Heads of successful schools say it is impossible to get top value-added scores because their pupils have such strong prior attainment.

Iain Blaikie of Alcester grammar school is one of five south Warwickshire heads who wrote to Ofsted to complain about its value-added measure, introduced last year. But he rejects the idea of boosting scores by getting pupils to do AS-levels.

“We could put all our GCSE students in for one AS as well, but they are not guinea pigs or cannon fodder,” Mr Blaikie said. “Many are doing 11 or more GCSEs already, they are under enough pressure, and an AS would break them.”

Mr Blaikie said that his school would never get an “A” rating for value-added even though 100 per cent of students get nine A*-to-C grades.

The school would not even get credit for adding value with pupils who got eight A*s at GCSE.
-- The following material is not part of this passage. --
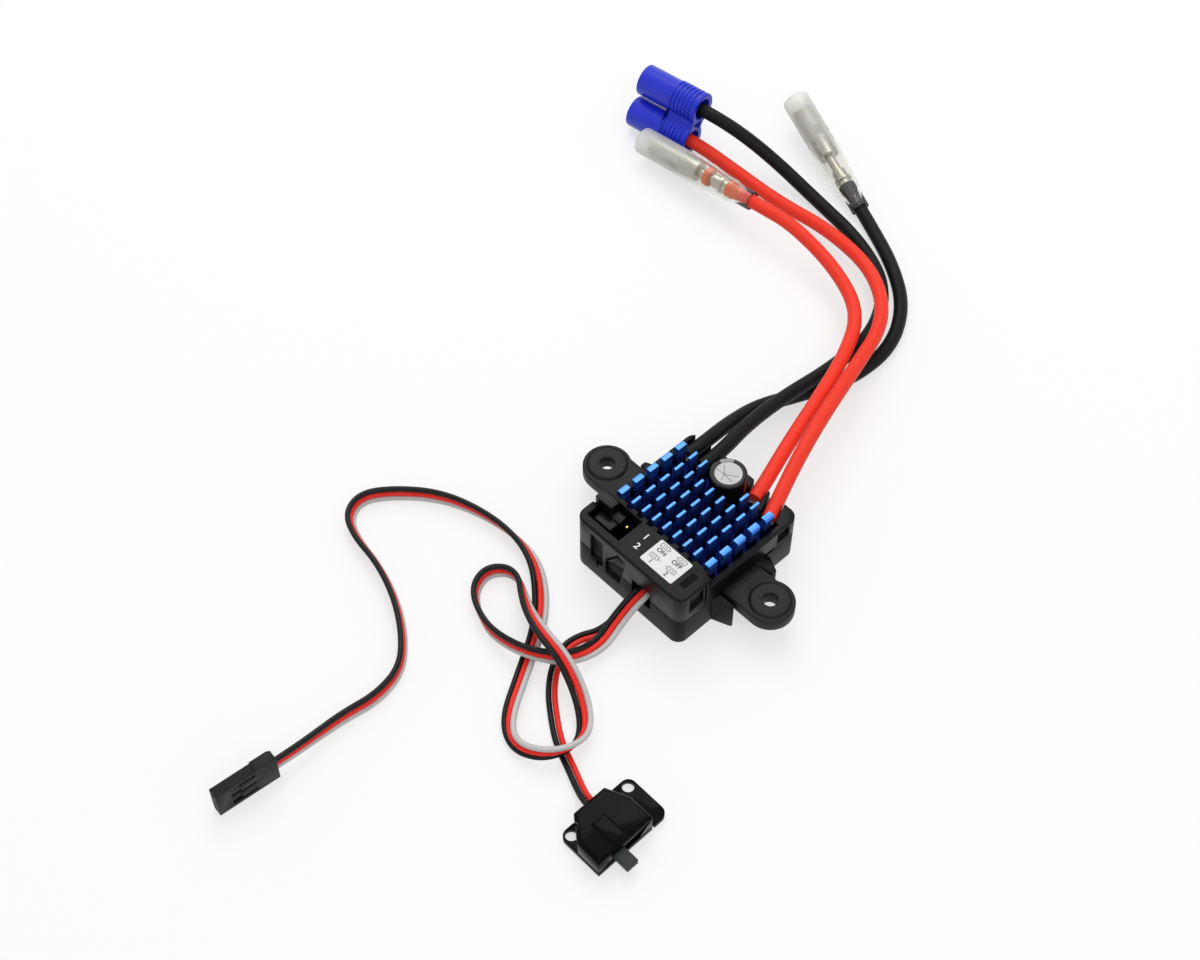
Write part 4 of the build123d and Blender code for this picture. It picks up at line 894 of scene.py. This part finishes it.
red_terminal = [nodes["motor_terminal_red"], red_sleeve]
black_terminal = [nodes["motor_terminal_black"], black_sleeve]
battery_plug = [housing, nodes["battery_plug_bullets"]]
for name, route, rubber, tip, exit_x, length, carried in (
        ("motor_wire_red", motor_red, red_silicone, "connector", 4.6, 110.0, red_terminal),
        ("battery_wire_red", battery_red, red_silicone, "plug", 9.4, 154.6, battery_plug),
        ("battery_wire_black", battery_black, black_silicone, "plug", -8.6, 156.3, battery_plug),
        ("motor_wire_black", motor_black, black_silicone, "connector", -13.0, 114.8, black_terminal)):
    wire(name, route, power_wire, rubber)


# ---------------------------------------------------------------- receiver lead and switch lead
# Thin stranded conductors in soft vinyl with a slight shine. Three lie side by side in the flat
# receiver lead, which twists as it goes, and two in the switch lead. Their routes are in
# millimetres, each point with the turn of the lead's flat side in degrees.
lead_wire = 1.26           # a little thicker than the solids, so that the conductors close up
lead_spacing = 1.32
black_vinyl = grained("black_vinyl", ("0c0c0d", "131314"), (0.3, 0.42), 0.3, 0.006, 5.0, dull)
red_vinyl = grained("red_vinyl", ("ee2a22", "f6362c"), (0.3, 0.42), 0.3, 0.006, 5.0, dull)
white_vinyl = grained("white_vinyl", ("bdbdbd", "cbcbca"), (0.3, 0.42), 0.3, 0.006, 5.0)
receiver_rear = (-19.25, -98.9, 3.8)
receiver_heading = math.radians(264.5)


def receiver_end(forward):
    """A point on the receiver plug's axis, from its rear face."""
    x, y, z = receiver_rear
    return (x + forward * math.cos(receiver_heading), y + forward * math.sin(receiver_heading), z, -360)


receiver_route = [
    (4.2, -10.9, 7.8, -90), (4.2, -18.4, 7.8, -90), (4.1, -24.4, 4.6, -88), (5.3, -31.0, 2.3, -72),
    (4.1, -38.8, 4.2, -25), (-2.6, -44.4, 4.8, -6), (-12.4, -45.8, 2.6, -4),
    (-19.2, -43.9, 2.0, 12), (-23.3, -41.4, 2.0, 16), (-25.2, -38.2, 2.0, 18),
    (-25.2, -34.9, 2.0, 12), (-22.7, -32.1, 2.0, 2), (-19.2, -31.8, 2.0, -12),
    (-15.3, -34.3, 2.8, -28), (-10.4, -37.1, 4.7, -44), (-3.4, -39.9, 7.8, -62),
    (4.9, -40.9, 7.7, -72), (12.6, -43.0, 3.2, -90), (18.6, -47.6, 2.4, -118),
    (19.6, -53.0, 3.4, -165), (16.4, -58.4, 3.4, -195), (10.4, -60.6, 2.4, -205),
    (4.6, -57.2, 1.9, -240), (-1.2, -47.6, 1.4, -244), (-7.4, -37.0, 1.4, -250),
    (-14.0, -30.2, 1.5, -285), (-21.2, -25.8, 1.9, -312), (-29.7, -24.7, 2.0, -340),
    (-39.3, -26.2, 2.0, -355), (-48.3, -29.8, 2.0, -368), (-55.6, -36.2, 2.0, -372),
    (-60.0, -42.6, 2.0, -375), (-58.0, -48.2, 2.0, -385), (-52.0, -50.6, 2.0, -386),
    (-43.4, -51.6, 2.0, -378), (-34.0, -54.6, 2.0, -378), (-25.6, -59.4, 2.0, -378),
    (-19.4, -65.4, 2.0, -370), (-17.7, -73.4, 2.0, -374), (-19.0, -81.4, 2.2, -370),
    (-18.9, -88.4, 3.0, -364), receiver_end(-3.6), receiver_end(2.6)]
switch_route = [
    (3.2, -15.9, 6.0, 90), (3.2, -19.2, 6.0, 90), (3.1, -23.4, 2.6, 90), (2.2, -28.2, 0.7, 90),
    (0.2, -31.8, 0.65, 90), (-0.4, -36.0, 0.65, 90), (1.8, -41.1, 0.65, 90), (5.7, -45.7, 0.65, 90),
    (10.7, -49.5, 0.65, 90), (15.8, -52.8, 0.65, 90), (21.6, -54.9, 0.65, 90),
    (26.2, -56.9, 1.2, 90), (30.5, -58.65, 3.1, 90), (35.4, -58.65, 3.1, 90)]


def beside(route, place):
    """One conductor's route, place times the spacing across a lead that turns as it goes."""
    points = []
    for i, (x, y, z, turned_by) in enumerate(route):
        last = route[max(i - 1, 0)]
        following = route[min(i + 1, len(route) - 1)]
        dx = following[0] - last[0]
        dy = following[1] - last[1]
        run = math.hypot(dx, dy)
        out = place * lead_spacing * math.sin(math.radians(turned_by))
        up = place * lead_spacing * math.cos(math.radians(turned_by))
        points.append((x - out * dy / run, y + out * dx / run, z + up))
    return points


for colour, place, vinyl, length in (("black", 1, black_vinyl, 310.0), ("red", 0, red_vinyl, 310.5),
                                     ("white", -1, white_vinyl, 312.0)):
    wire(f"receiver_wire_{colour}", beside(receiver_route, place), lead_wire, vinyl)
for colour, place, vinyl, length in (("red", 0.5, red_vinyl, 65.6), ("black", -0.5, black_vinyl, 67.7)):
    wire(f"switch_wire_{colour}", beside(switch_route, place), lead_wire, vinyl)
David Bell, then chief inspector, replied shortly before he left Ofsted in December. He disagreed with the heads’ claims that the system was arbitrary and created a “ceiling for achievement”. “A result of 8 A* (GCSE grades) is not the ‘ceiling’ in terms of the maximum number of points that can be scored by a pupil because some pupils take AS exams,” he said. “For the vast majority of your pupils there is scope to exceed the score predicted.”

John Dunford, general secretary of the Association of School and College Leaders, said other heads had been told by inspectors that they should be putting GCSE-age pupils in for AS.

“It is a perverse incentive,” he said. “There are many more educationally stimulating things which 16-year-olds could be doing instead of sitting more exams.”